Exercise prompt
Each line of the material below should be reproduced exactly.
-.-.-
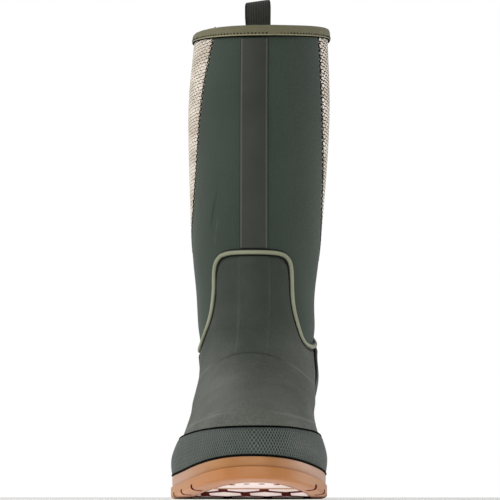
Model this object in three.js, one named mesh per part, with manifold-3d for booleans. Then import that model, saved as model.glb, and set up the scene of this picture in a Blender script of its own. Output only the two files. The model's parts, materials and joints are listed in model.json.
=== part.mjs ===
// A tall insulated pull-on boot for the right foot: a neoprene sock with a green front panel and
// knit side panels, a rubber foot shell edged with piping, and a gum rubber sole with tread pods.
// Millimetres, +Z up, toe towards -Y, the big toe's side towards +X, origin under the middle of the boot.
import * as THREE from "three";
import { mergeVertices } from "three/addons/utils/BufferGeometryUtils.js";
import Module from "manifold-3d";

const wasm = await Module();
wasm.setup();
const { lerp, clamp, degToRad, smoothstep } = THREE.MathUtils;

// ---- Driving sizes ----
const soleLength = 300;
const ballWidth = 115; // over the sole at the ball of the foot
const legAxisY = 66; // the shaft's middle, behind the middle of the sole
const collarHeight = 376; // top of the collar at the back
const collarDip = 19; // how much lower the collar is at the front
const collarWidth = 105.5;
const collarDepth = 146;
const calfWidth = 111.5;
const calfDepth = 150;
const calfHeight = 300;
const ankleWidth = 93;
const ankleDepth = 125;
const ankleHeight = 160;
const toeBoxHeight = 62;
const toeSpring = 14; // how far the sole curls up at the toe
const heelLift = 11; // how much higher the heel sits than the ball

// ---- Layers, from the foot outwards ----
const clearance = 0.3;
const liningThickness = 2;
const foamThickness = 5; // the neoprene
const rubberThickness = 2.3; // vamp and heel shells
const bumperThickness = 2.4;
const plyThickness = 1.2; // toe puff and heel stiffener
const stripThickness = 1.3;
const bindingThickness = 1.5;
const bindingHeight = 10;

// ---- Sole ----
const treadDepth = 3.4;
const treadWeb = 1.4; // the sheet that joins the lugs of one tread pod
const outsolePlate = 3; // gum rubber above the pods at the ball
const midsoleThickness = 5.6;
const bandHeight = 9;
const bandThickness = 2.8;
const rimOverhang = 0.8; // how far the outsole stands out past the band
const rimWidth = 12;
const archHeight = 6.5; // the sole's clearance under the arch
const boardThickness = 1.7;
const footbedThickness = 4;
const footbedCoverThickness = 1;
const shank = { length: 110, width: 16, thickness: 1.6 };
const lug = { across: 21, groove: 4.2 };

// ---- Trim ----
const shinStripWidth = 21.5;
const backStripWidth = 16;
const pipingWidth = 3.6;
const pipingHeight = 2.4;
const webbing = { width: 20, thickness: 1.5, tail: 26, loop: 31, belly: 5.2 };
const loopX = -4; // the pull loop is sewn a little to the outer side

// Heights of the sole's layers above the ground at the ball
const outsoleTop = treadDepth + treadWeb + clearance + outsolePlate;
const midsoleBottom = outsoleTop + clearance;
const midsoleTop = midsoleBottom + midsoleThickness;
const boardBottom = midsoleTop + clearance;
const boardTop = boardBottom + boardThickness;
const footbedBottom = boardTop + clearance;
const footbedTop = footbedBottom + footbedThickness;
const bandTop = midsoleBottom + bandHeight;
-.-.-
Solution for this exercise
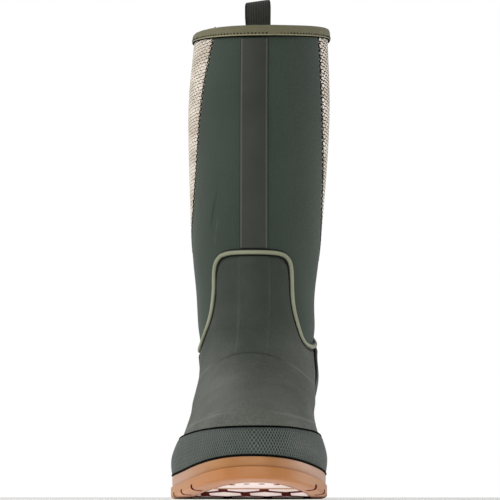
Model this object in three.js, one named mesh per part, with manifold-3d for booleans. Then import that model, saved as model.glb, and set up the scene of this picture in a Blender script of its own. Output only the two files. The model's parts, materials and joints are listed in model.json.
=== part.mjs ===
// A tall insulated pull-on boot for the right foot: a neoprene sock with a green front panel and
// knit side panels, a rubber foot shell edged with piping, and a gum rubber sole with tread pods.
// Millimetres, +Z up, toe towards -Y, the big toe's side towards +X, origin under the middle of the boot.
import * as THREE from "three";
import { mergeVertices } from "three/addons/utils/BufferGeometryUtils.js";
import Module from "manifold-3d";

const wasm = await Module();
wasm.setup();
const { lerp, clamp, degToRad, smoothstep } = THREE.MathUtils;

// ---- Driving sizes ----
const soleLength = 300;
const ballWidth = 115; // over the sole at the ball of the foot
const legAxisY = 66; // the shaft's middle, behind the middle of the sole
const collarHeight = 376; // top of the collar at the back
const collarDip = 19; // how much lower the collar is at the front
const collarWidth = 105.5;
const collarDepth = 146;
const calfWidth = 111.5;
const calfDepth = 150;
const calfHeight = 300;
const ankleWidth = 93;
const ankleDepth = 125;
const ankleHeight = 160;
const toeBoxHeight = 62;
const toeSpring = 14; // how far the sole curls up at the toe
const heelLift = 11; // how much higher the heel sits than the ball

// ---- Layers, from the foot outwards ----
const clearance = 0.3;
const liningThickness = 2;
const foamThickness = 5; // the neoprene
const rubberThickness = 2.3; // vamp and heel shells
const bumperThickness = 2.4;
const plyThickness = 1.2; // toe puff and heel stiffener
const stripThickness = 1.3;
const bindingThickness = 1.5;
const bindingHeight = 10;

// ---- Sole ----
const treadDepth = 3.4;
const treadWeb = 1.4; // the sheet that joins the lugs of one tread pod
const outsolePlate = 3; // gum rubber above the pods at the ball
const midsoleThickness = 5.6;
const bandHeight = 9;
const bandThickness = 2.8;
const rimOverhang = 0.8; // how far the outsole stands out past the band
const rimWidth = 12;
const archHeight = 6.5; // the sole's clearance under the arch
const boardThickness = 1.7;
const footbedThickness = 4;
const footbedCoverThickness = 1;
const shank = { length: 110, width: 16, thickness: 1.6 };
const lug = { across: 21, groove: 4.2 };

// ---- Trim ----
const shinStripWidth = 21.5;
const backStripWidth = 16;
const pipingWidth = 3.6;
const pipingHeight = 2.4;
const webbing = { width: 20, thickness: 1.5, tail: 26, loop: 31, belly: 5.2 };
const loopX = -4; // the pull loop is sewn a little to the outer side

// Heights of the sole's layers above the ground at the ball
const outsoleTop = treadDepth + treadWeb + clearance + outsolePlate;
const midsoleBottom = outsoleTop + clearance;
const midsoleTop = midsoleBottom + midsoleThickness;
const boardBottom = midsoleTop + clearance;
const boardTop = boardBottom + boardThickness;
const footbedBottom = boardTop + clearance;
const footbedTop = footbedBottom + footbedThickness;
const bandTop = midsoleBottom + bandHeight;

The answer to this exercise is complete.